In terms of architecture it is a towering achievement, with the requiste numbers of brushed aluminium handrails and glass lifts for such a site.
If you have zero interest in modern art, then at least you can use the building (free) as a good vantage point to look out over the Tyne bridges.
If Modern art is your thing - then I'm sure you will make good use of the place. There appears to be no permanent collection - but rather 4 floors of temporary affairs (and they are the best sort)
A 1950's disused flour mill has had a multi-million pound makeover transforming it into this centre for Contemporary Visual Art - the lagrest outside of London. It has a fanatastic position right on the quayside and linked by the Gateshead Millenium Bridge. Several galleries to wander around here if you enjoy contemporary art and for those that don't the roof top restaurant is worth a look for its wonderful views over the quayside and all those bridges. A viewing terrace can be reached by lift - enlarge the pic and you'll see the glass surround at the top of the viewing platform.
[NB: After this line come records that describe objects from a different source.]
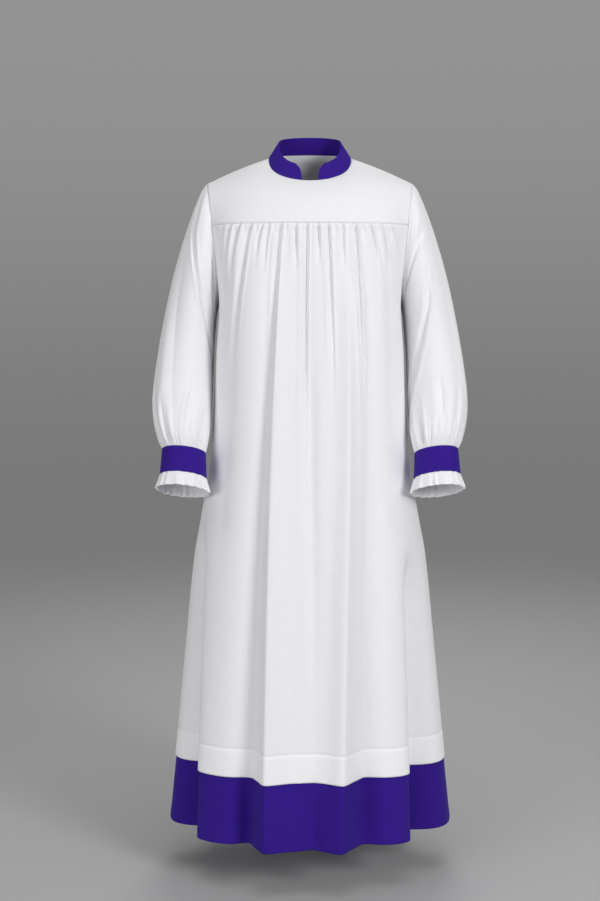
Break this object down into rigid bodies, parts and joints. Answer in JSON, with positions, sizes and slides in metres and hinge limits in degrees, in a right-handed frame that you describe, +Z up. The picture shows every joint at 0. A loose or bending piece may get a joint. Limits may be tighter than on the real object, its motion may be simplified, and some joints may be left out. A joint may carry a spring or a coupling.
{
  "type": "rochet",
  "caption": "Full-length white gown gathered onto a yoke, with full sleeves in deep cuffs with frills, a standing collar and a violet border.",
  "frame": {"origin": "middle of the neck opening, level with the two points where the shoulder seams meet the neck seam", "axes": "+Z up, the front faces -Y, +X to the wearer's left"},
  "size_m": [0.6623, 0.4697, 1.454],
  "materials": {
    "white_linen": "matt, fine plain weave",
    "violet_cloth": "matt, fine plain weave"
  },
  "bodies": {
    "root": {"yoke_front": "white_linen", "yoke_back": "white_linen", "body_front": "white_linen", "body_back": "white_linen", "sleeve_left": "white_linen", "sleeve_right": "white_linen", "frill_left": "white_linen", "frill_right": "white_linen", "border_front": "violet_cloth", "border_back": "violet_cloth", "collar": "violet_cloth", "cuff_left": "violet_cloth", "cuff_right": "violet_cloth"}
  },
  "joints": []
}
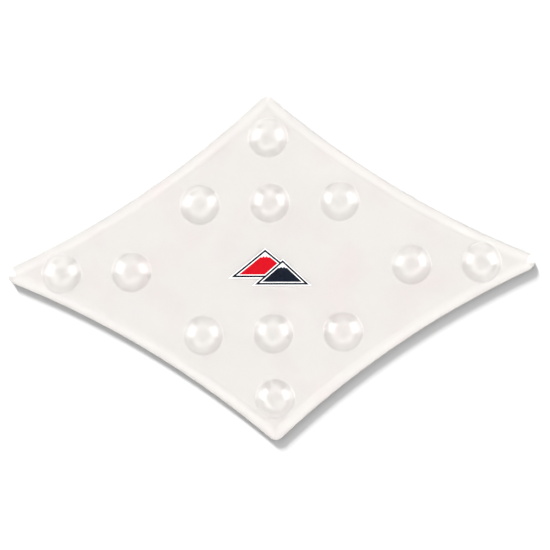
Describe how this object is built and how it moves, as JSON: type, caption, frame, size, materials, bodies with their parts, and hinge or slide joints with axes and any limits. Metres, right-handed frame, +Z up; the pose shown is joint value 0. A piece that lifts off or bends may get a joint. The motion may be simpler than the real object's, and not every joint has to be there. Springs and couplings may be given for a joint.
{
  "type": "snowboard stomp pad",
  "caption": "Diamond-shaped clear stomp pad with inward-curved sides, domed grip studs, a small printed badge, and adhesive film under a split release liner.",
  "frame": {"origin": "centre of the release liner's underside, the face that the pad lies on", "axes": "+X towards one long tip of the diamond, +Y towards one short tip, +Z up out of the studded deck"},
  "size_m": [0.151, 0.0984, 0.0063],
  "materials": {
    "clear_sheet": "clear moulded thermoplastic polyurethane, glossy, with a very slight warm haze",
    "badge_white": "white vinyl label film",
    "badge_navy": "dark navy screen-printed ink",
    "badge_red": "bright red screen-printed ink",
    "adhesive": "hazy clear acrylic adhesive film",
    "liner_paper": "white siliconised release paper, satin"
  },
  "bodies": {
    "pad": {"stud_sheet": "clear_sheet", "badge_film": "badge_white", "badge_border": "badge_navy", "badge_back_peak": "badge_red", "badge_front_peak": "badge_navy", "adhesive_film": "adhesive"},
    "liner_left_half": {"liner_left": "liner_paper"},
    "liner_right_half": {"liner_right": "liner_paper"}
  },
  "joints": [
    {"name": "liner_left_peel", "type": "slide", "parent": "pad", "child": "liner_left_half", "axis": [-1, 0, 0], "range_m": [0, 0.08]},
    {"name": "liner_right_peel", "type": "slide", "parent": "pad", "child": "liner_right_half", "axis": [1, 0, 0], "range_m": [0, 0.08]}
  ]
}
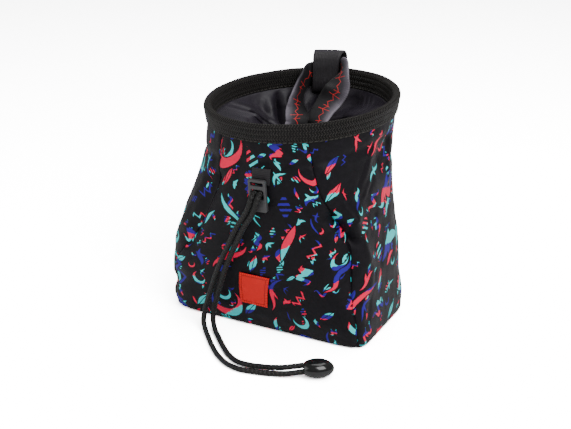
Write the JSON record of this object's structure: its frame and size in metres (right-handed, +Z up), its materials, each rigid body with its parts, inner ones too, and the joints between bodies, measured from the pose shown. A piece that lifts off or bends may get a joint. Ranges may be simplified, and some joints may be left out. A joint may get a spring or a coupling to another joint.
{
  "type": "climbing chalk bag",
  "caption": "Soft cloth bucket with a stiff round taped rim, a gathered inner collar, a webbing loop with a hanging strap at the back, and a closing cord with a lock on the front.",
  "frame": {"origin": "middle of the base's underside, on the floor", "axes": "+Z up; the face with the cord lock and the patch looks towards -Y; +X to its right, seen from the front"},
  "size_m": [0.1414, 0.1597, 0.1611],
  "materials": {
    "print": "matte woven, printed with a scattered brush-stroke pattern",
    "lining": "thin nylon with a soft sheen",
    "tape": "ribbed tape, matte",
    "webbing": "woven webbing, printed",
    "patch": "woven, matte",
    "lock": "satin",
    "cord": "braided",
    "gloss": "gloss"
  },
  "bodies": {
    "root": {"panel_front": "print", "panel_right": "print", "panel_back": "print", "panel_left": "print", "base_panel": "print", "lining": "lining", "collar": "lining", "rim_band": "tape", "belt_loop": "tape", "strap_loop": "webbing", "patch": "patch", "lock_tab": "tape", "cord_lock": "lock", "drawcord_left": "cord", "drawcord_right": "cord", "cord_end": "gloss"}
  },
  "joints": []
}
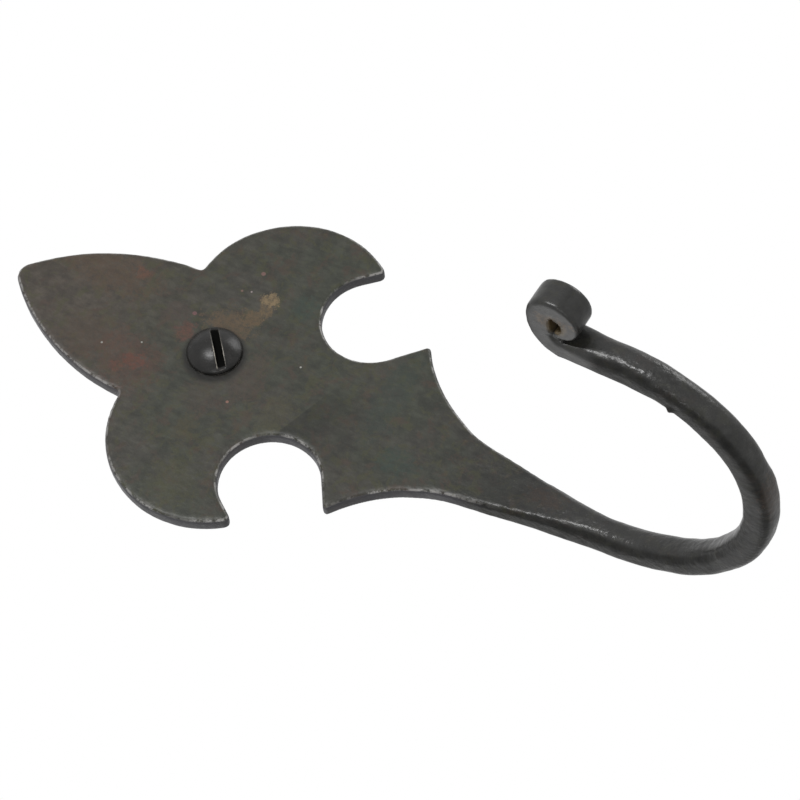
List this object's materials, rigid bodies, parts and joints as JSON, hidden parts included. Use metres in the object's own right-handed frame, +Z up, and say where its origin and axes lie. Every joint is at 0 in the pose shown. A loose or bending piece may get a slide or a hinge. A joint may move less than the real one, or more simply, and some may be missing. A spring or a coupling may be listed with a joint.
{
  "type": "coat hook",
  "caption": "Hand-forged wall coat hook: flat fleur-de-lis plate, tail drawn out into a bar bent up into a hook, rolled scroll end, and the slotted wood screw that holds it.",
  "frame": {"origin": "centre of the screw hole on the plate's back face, in the plane of the wall", "axes": "+Z up the wall along the plate, +Y into the wall, -Y out of the wall, +X to the right of someone facing it"},
  "size_m": [0.0605, 0.0939, 0.1394],
  "materials": {
    "forged_steel": "waxed black oxide over hammered steel, dark olive grey, satin",
    "screw_steel": "blackened steel, satin, bright at the slot's edges"
  },
  "bodies": {
    "root": {"hook": "forged_steel", "screw": "screw_steel"}
  },
  "joints": []
}
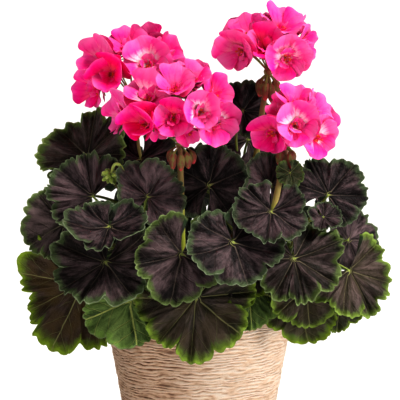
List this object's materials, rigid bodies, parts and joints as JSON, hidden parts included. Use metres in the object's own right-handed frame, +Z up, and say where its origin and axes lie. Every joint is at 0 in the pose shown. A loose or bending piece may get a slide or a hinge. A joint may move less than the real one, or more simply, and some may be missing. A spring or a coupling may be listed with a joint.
{
  "type": "potted pelargonium",
  "caption": "Flowering pelargonium with dark zoned round leaves and dense heads of pink flowers, growing in a round tapered stoneware pot with a combed side.",
  "frame": {"origin": "middle of the pot's flat bottom, on the surface that it stands on", "axes": "Z up along the pot's axis, X to the right of the side shown in the picture, Y away from the viewer, so the plant's face looks along -Y"},
  "size_m": [0.36, 0.3351, 0.4554],
  "materials": {
    "pot": "matt sandy stoneware with rough combed ridges",
    "soil": "matt crumbly bark and peat potting soil",
    "foliage": "soft matt leaf with a dark zone and a green edge",
    "flower_stalk": "matt downy stalk",
    "petals": "soft satin petals",
    "green_buds": "matt downy buds"
  },
  "bodies": {
    "root": {"pot": "pot", "soil": "soil", "leafy_stem_1": "foliage", "leafy_stem_2": "foliage", "leafy_stem_3": "foliage", "leafy_stem_4": "foliage", "leafy_stem_5": "foliage", "leafy_stem_6": "foliage", "leafy_stem_7": "foliage", "leafy_stem_8": "foliage", "leafy_stem_9": "foliage", "flower_stalk_1": "flower_stalk", "flower_stalk_2": "flower_stalk", "flower_stalk_3": "flower_stalk", "flower_stalk_4": "flower_stalk", "flowers_1": "petals", "flowers_2": "petals", "flowers_3": "petals", "flowers_4": "petals", "young_buds": "green_buds"}
  },
  "joints": []
}
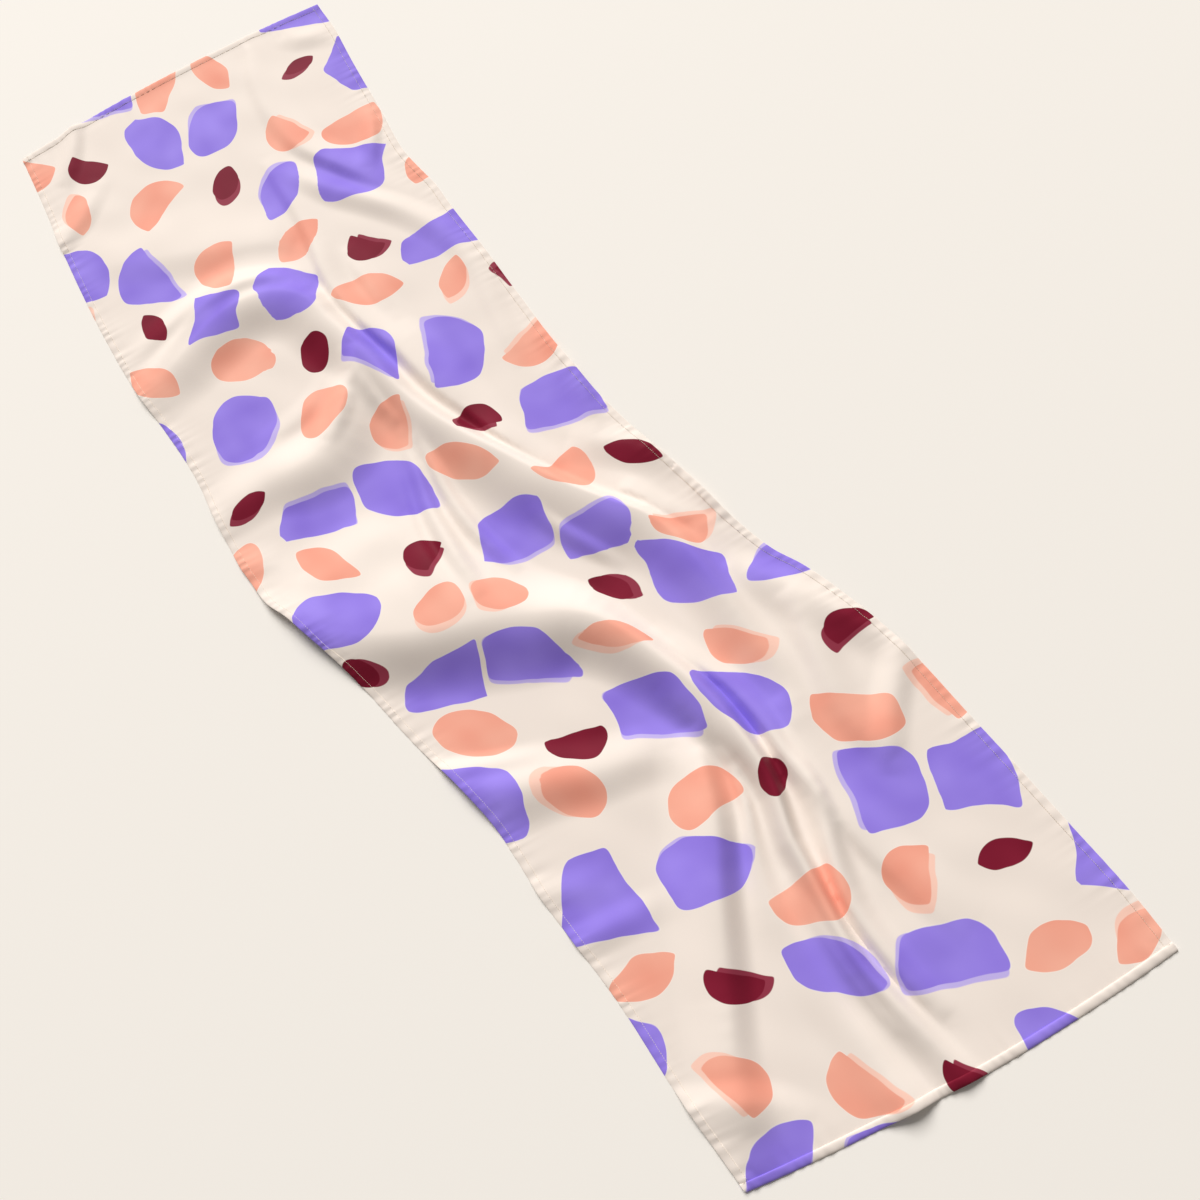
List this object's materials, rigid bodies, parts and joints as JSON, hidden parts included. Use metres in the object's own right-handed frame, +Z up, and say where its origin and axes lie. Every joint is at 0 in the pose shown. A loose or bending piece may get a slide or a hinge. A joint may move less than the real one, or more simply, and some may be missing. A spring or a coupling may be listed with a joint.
{
  "type": "stole",
  "caption": "Long narrow rectangular satin cloth with slim turned hems, laid out flat with soft slanting folds, to be worn draped over the shoulders.",
  "frame": {"origin": "middle of the bounding box, on the surface that the cloth lies on", "axes": "+Y along the length towards the far end, +X across the width to the right, +Z up from the surface to the printed face"},
  "size_m": [0.5631, 1.76, 0.0292],
  "materials": {
    "cream_satin": "printed satin, soft sheen",
    "hem_satin": "turned and stitched satin"
  },
  "bodies": {
    "root": {"cloth_panel": "cream_satin", "hem_left": "hem_satin", "hem_right": "hem_satin", "hem_near": "hem_satin", "hem_far": "hem_satin"}
  },
  "joints": []
}
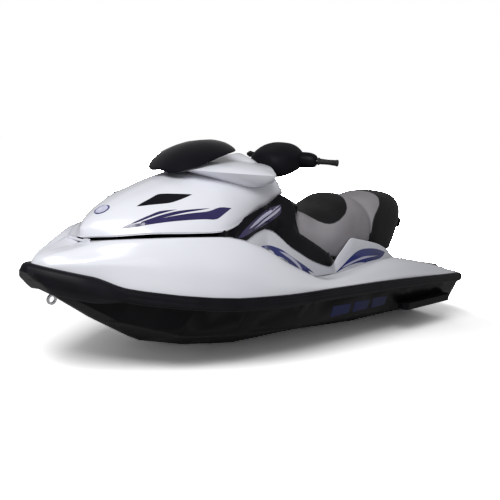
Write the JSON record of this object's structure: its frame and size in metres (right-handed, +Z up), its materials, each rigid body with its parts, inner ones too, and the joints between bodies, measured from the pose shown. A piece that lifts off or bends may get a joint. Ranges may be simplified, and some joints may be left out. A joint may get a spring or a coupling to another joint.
{
  "type": "personal watercraft",
  "caption": "Sit-down runabout watercraft with a black V hull, white deck and opening hood, stepped seat, handlebar steering and a jet pump with steering nozzle and reverse bucket.",
  "frame": {"origin": "under the middle of the craft's box, on the floor that the keel stands on", "axes": "+X to the bow, +Y to port, +Z up"},
  "size_m": [3.22, 1.1806, 1.138],
  "materials": {
    "gelcoat_white": "glossy white gelcoat",
    "hull_black": "glossy black gelcoat",
    "bumper_black": "satin black rubber",
    "trim_black": "satin black moulded plastic",
    "pad_black": "soft matt black padding",
    "mat_black": "embossed foam mat",
    "vinyl_grey": "stitched grey vinyl",
    "pump_alloy": "cast and brushed alloy",
    "steel": "polished stainless steel",
    "mirror_glass": "mirror",
    "gauge_face": "dark gauge glass",
    "engine_metal": "plain block"
  },
  "bodies": {
    "root": {"hull": "hull_black", "deck": "gelcoat_white", "foredeck": "gelcoat_white", "rub_rail_port": "bumper_black", "rub_rail_starboard": "bumper_black", "bow_bumper": "bumper_black", "side_panel_port": "trim_black", "side_panel_starboard": "trim_black", "gauge_display": "gauge_face", "steering_support": "trim_black", "shift_lever": "trim_black", "footwell_mat_port": "mat_black", "footwell_mat_starboard": "mat_black", "rear_deck_mat": "mat_black", "bow_eye": "steel", "stern_eyes": "steel", "sponson_port": "trim_black", "sponson_starboard": "trim_black", "intake_grate": "pump_alloy", "ride_plate": "pump_alloy", "pump_housing": "pump_alloy", "pump_nozzle": "pump_alloy", "engine": "engine_metal", "hood_hinge": "steel"},
    "hood": {"hood": "gelcoat_white", "visor": "trim_black", "mirror_pod_port": "gelcoat_white", "mirror_pod_starboard": "gelcoat_white", "mirror_glass_port": "mirror_glass", "mirror_glass_starboard": "mirror_glass", "hood_vent_port": "trim_black", "hood_vent_starboard": "trim_black"},
    "steering": {"handlebar": "steel", "steering_pad": "pad_black", "grip_port": "pad_black", "grip_starboard": "pad_black", "switch_housing_port": "trim_black", "switch_housing_starboard": "trim_black", "throttle_lever": "trim_black"},
    "jet_nozzle": {"jet_nozzle": "pump_alloy"},
    "reverse_bucket": {"reverse_bucket": "trim_black"},
    "impeller": {"impeller": "steel", "drive_shaft": "steel"},
    "seat": {"driver_seat": "vinyl_grey", "passenger_seat": "vinyl_grey", "grab_handle": "trim_black"}
  },
  "joints": [
    {"name": "hood_hinge", "type": "hinge", "parent": "root", "child": "hood", "pos_m": [1.32976, 0, 0.6248], "axis": [0, 1, 0], "range_deg": [0, 60]},
    {"name": "steering", "type": "hinge", "parent": "root", "child": "steering", "pos_m": [0.0322, 0, 0.8344], "axis": [-0.3907, 0, 0.9205], "range_deg": [-22, 22]},
    {"name": "nozzle_steer", "type": "hinge", "parent": "root", "child": "jet_nozzle", "pos_m": [-1.439, 0, 0.14], "axis": [0, 0, 1], "range_deg": [-20, 20]},
    {"name": "bucket_drop", "type": "hinge", "parent": "root", "child": "reverse_bucket", "pos_m": [-1.407, 0, 0.14], "axis": [0, -1, 0], "range_deg": [0, 80]},
    {"name": "impeller_spin", "type": "hinge", "parent": "root", "child": "impeller", "pos_m": [-1.412, 0, 0.14], "axis": [1, 0, 0], "continuous": true},
    {"name": "seat_lift", "type": "slide", "parent": "root", "child": "seat", "axis": [-0.5, 0, 0.866], "range_m": [0, 0.25]}
  ],
  "couplings": [
    {"joint": "nozzle_steer", "follows": "steering", "ratio": -0.9}
  ]
}
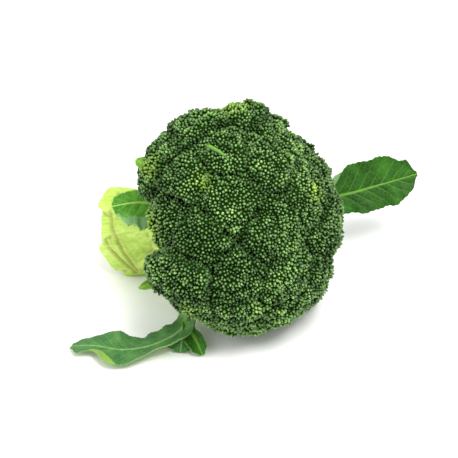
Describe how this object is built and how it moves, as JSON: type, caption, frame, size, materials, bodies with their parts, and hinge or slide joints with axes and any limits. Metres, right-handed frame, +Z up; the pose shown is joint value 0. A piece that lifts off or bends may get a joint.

Time was short and the weather too nice to be indoors looking at art but the view from the top of the viewing terrace was lovely - seeing all the bridges - and certainly the best view of the "Blinking Bridge" in my opinion.
Baltic, the former Baltic flour mills, is the Centre for Contemporary Art. There is no permanent exhibition, but so far (it opened in July 2002) many of the installations have been very popular. Perhaps the best well known was Antony Gormley's Domain Field, constructed on site by taking moulds of local volunteers, with visitors allowed to watch the sculptures being created from a viewing gallery. Strictly speaking it is in Gateshead but it's a short walk over the new Millennium Bridge from the Newcastle Quayside.
Even if there isn't anything on show that you fancy, it's worth going for a look as it is a dramatic part of the skyline in its own right, it is free to enter and there are great views of Newcastle from level 5. Even better are the views from the rooftop restaurant but a reservation is recommended if you want to eat there (I also recommend the food, but the menu, like the exhibitions, varies).